The chat box should be treated as a real-time backchannel for continuous engagement. Instead of saving all interactions for a formal question-and-answer session at the end, ask your audience to drop a specific number or keyword into the chat at various points to gauge their agreement or experience. This constant, micro-level participation creates a shared community experience, making your audience feel like co-creators of the session rather than just passive consumers of information.

A software interface preview demonstrating the integration of live polling and chat interactions to maintain an active, engaged audience throughout a virtual presentation.
A software interface preview demonstrating the integration of live polling and chat interactions to maintain an active, engaged audience throughout a virtual presentation.
  • Facilitating a Structured Question and Answer Session

An unmanaged question-and-answer session at the end of a virtual presentation can quickly devolve into awkward silences or chaotic situations where multiple people speak over one another. To run this segment confidently, you must maintain firm control of the platform’s logistics. Instruct participants to use the built-in “raise hand” feature if they wish to ask a question verbally, allowing you to call on them systematically by name.

To completely avoid the dreaded silence that often occurs when a presenter asks if anyone has questions, always have two pre-prepared questions ready to address yourself. You can seamlessly introduce them by saying that a common question you frequently receive regarding this topic is a specific issue, which you then proceed to answer. This buffer time gives your audience a chance to formulate their thoughts and type their own questions into the queue without any uncomfortable pauses.

Part 5: Overcoming Virtual Presenter Anxiety

  • The Physiology of Digital Performance Nerves

Stage fright does not vanish when you switch to a digital medium; in fact, it often manifests in unique ways. The phenomenon of staring directly at your own video feed for an hour creates an intense self-consciousness that accelerates performance anxiety. Physiologically, when you experience nerves, your breathing becomes shallow and rapid, which restricts oxygen flow and causes your voice to shake or pitch upwards.

Understanding that this adrenaline spike is a natural bio-chemical reaction allows you to manage it objectively rather than letting it derail your mindset. Confidence is built by learning how to soothe your nervous system before your first slide ever appears on screen.
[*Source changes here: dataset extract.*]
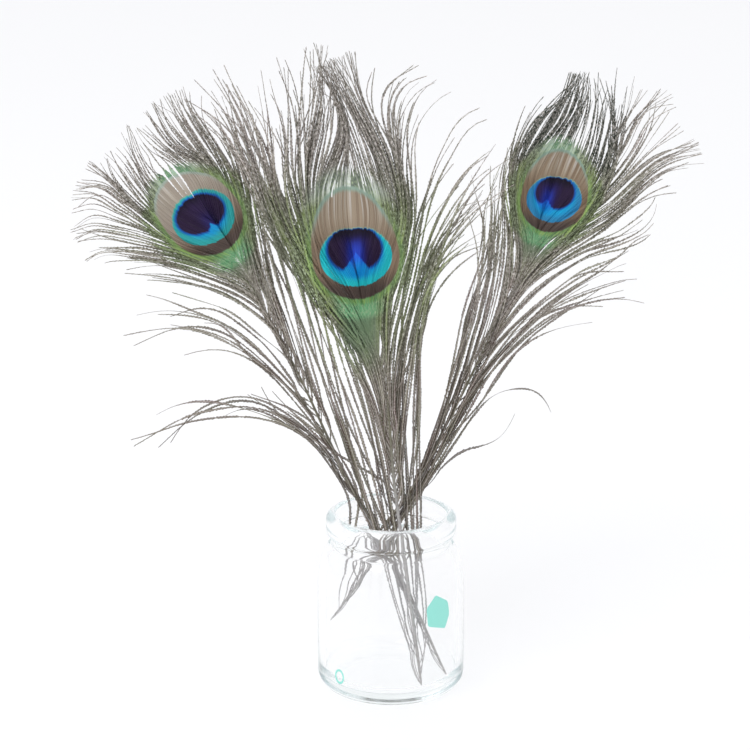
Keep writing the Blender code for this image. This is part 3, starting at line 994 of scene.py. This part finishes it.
# %% Waves, hooks and the first bend
WAVE_TURN, CURL_SPREAD = 0.06, 0.2  # radians
WAVES = (1.0, 3.0)  # along one barb
FEWEST_RINGS = 6
FOOT_BULGE, BULGE_LENGTH = 1.3, 16.0  # a barb leaves the shaft at an angle before it turns up


def wave(share, turns, draw):
    """A sine wave with this many turns that starts anywhere."""
    return np.sin(math.tau * (turns * share + draw.uniform()))


def wander(feather, barb, draw):
    """The final plane curve of one barb, with its waves and its tip, as even points."""
    line = barb["line"][:round(GUIDE_POINTS * draw.uniform(barb["kept"], 1.0))]
    line = even_line(line, max(FEWEST_RINGS, int(way_along(line)[-1] / RING_GAP)))
    share = np.linspace(0.0, 1.0, len(line) - 1)
    waves = draw.normal(0.0, WAVE_TURN) * wave(share, draw.uniform(*WAVES), draw)
    hook = feather["hooks"][int(barb["side"] > 0)]
    curl = barb["side"] * draw.normal(hook, CURL_SPREAD) * ease(share, 0.6, 1.0) ** 1.5
    if not barb["loose"]:
        waves, curl = waves * 0.0, draw.normal(0.0, CURL_SPREAD) * ease(share, 0.8, 1.0)
    line = turned_line(line, waves * share + curl)
    run = np.arange(len(line))[:, None] * RING_GAP
    bulge = np.sin(math.pi * np.clip(run / BULGE_LENGTH, 0.0, 1.0)) * FOOT_BULGE * barb["loose"]
    return line + across_line(line) * bulge * barb["side"]


# %% Widths
THIN_BELOW = ((20.0, 0.5), (50.0, 0.75), (75.0, 1.2), (125.0, 1.0))  # height, and how wide barbs are there
TIP_HALF_WIDTH = 0.14
PINCHED = 0.05  # the share of the rings where a barb is at half its width
SHORT_EDGE = 0.55  # the width of an edge between two teeth
TOOTH_ROUGHNESS = (0.75, 1.25)
TOOTH_SWEEP = 0.75  # how far a tooth leans towards the tip
DENSE_OVERLAP = 0.62  # how far an edge reaches towards the next barb, as a share of the gap
MOST_WIDENED = 0.8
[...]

  • Practical Pre-Presentation Routines

To ground yourself and build a resilient mindset before launching your presentation, establish a structured physical and mental warm-up routine. Ten minutes before the scheduled start time, step completely away from your computer screen to eliminate digital fatigue. Perform deep, diaphragmatic breathing exercises, inhaling slowly through your nose for four seconds, holding for four seconds, and exhaling fully through your mouth for six seconds. This long exhalation directly activates your parasympathetic nervous system, lowering your heart rate and stabilizing your vocal cords.

To counteract the self-consciousness caused by seeing your own face on screen, take advantage of your platform’s display settings and hide your self-view window as soon as you confirm your camera alignment is correct. Out of sight, out of mind; removing your own image allows you to focus your cognitive energy entirely outward on your audience and your narrative.

 A quiet moment of physical grounding and deep breathing practiced before a presentation to regulate the nervous system and build mental resilience.
A quiet moment of physical grounding and deep breathing practiced before a presentation to regulate the nervous system and build mental resilience.
  • Real-Time Contingency Management

True confidence is not the absence of mistakes, but the absolute certainty that you can handle a mishap gracefully when it occurs. If you accidentally stumble over a word, misplace your train of thought, or experience an unexpected technical glitch, the worst reaction is to panic, over-apologize, or draw unnecessary attention to the error. Your audience will mirror your emotional state; if you treat a mistake as a major catastrophe, they will feel uncomfortable, but if you treat it with calm indifference, they will overlook it entirely.

If your slides freeze, simply pause, smile, calmly state that you are resetting the screen share, and use that brief moment to share an anecdote or elaborate on your current point verbally. By maintaining absolute composure during unexpected challenges, you project a profound level of professional authority and unshakeable confidence that commands deep respect from your audience.

Part 6: Comprehensive Execution Checklist

  • The T-Minus 24 Hours Verification

The final phase of ensuring a confident, flawless presentation execution is running a rigorous verification sequence twenty-four hours before your session. This buffer window gives you ample time to troubleshoot unexpected errors without rushing or stressing before showtime.Complete a comprehensive run-through of your slides to check text alignment, link functionality, and visual rendering on a secondary device.

Verify your presentation platform software is fully updated to the latest version to prevent forced, automatic system restarts during your live slot.

  • Test your external microphone and webcam inputs inside the specific platform settings to guarantee default audio routing operates correctly.

  • Share your backup presentation slide link with your designated co-host or a trusted colleague via a secure cloud network folder.

  • Confirm your secondary internet access point is fully operational and capable of handling screen-sharing data requirements immediately.

  • The Immediate 30-Minute Launch Routine

When you reach the final thirty minutes before your presentation goes live, your focus must shift from technical editing to environmental lockdown and mental preparation.

  • Reboot your computer completely to clear out lingering background processes and optimize active memory allocation for your video feed.

  • Close every single unnecessary application, email client, browser tab, and internal messaging system to eliminate intrusive desktop notifications.

  • Position your primary presentation materials, notes, and audience view directly beneath your physical camera lens on your monitors.

  • Secure your physical room by locking doors, turning off phone ringers, and turning off ambient noise sources like air conditioning or fans.

  • Hide your personal video preview box on the interface as soon as you complete your final frame positioning and lighting validation.

Through this meticulous blend of technical preparation, strategic content design, and intentional behavioral adjustment, the virtual environment transforms from an intimidating barrier into an exceptionally powerful platform for professional influence. Remote presentation confidence is built through deliberate, repeatable steps. By mastering these digital strategies, you ensure that every time you step onto the virtual stage, your message is delivered with maximum impact, authority, and professional polish.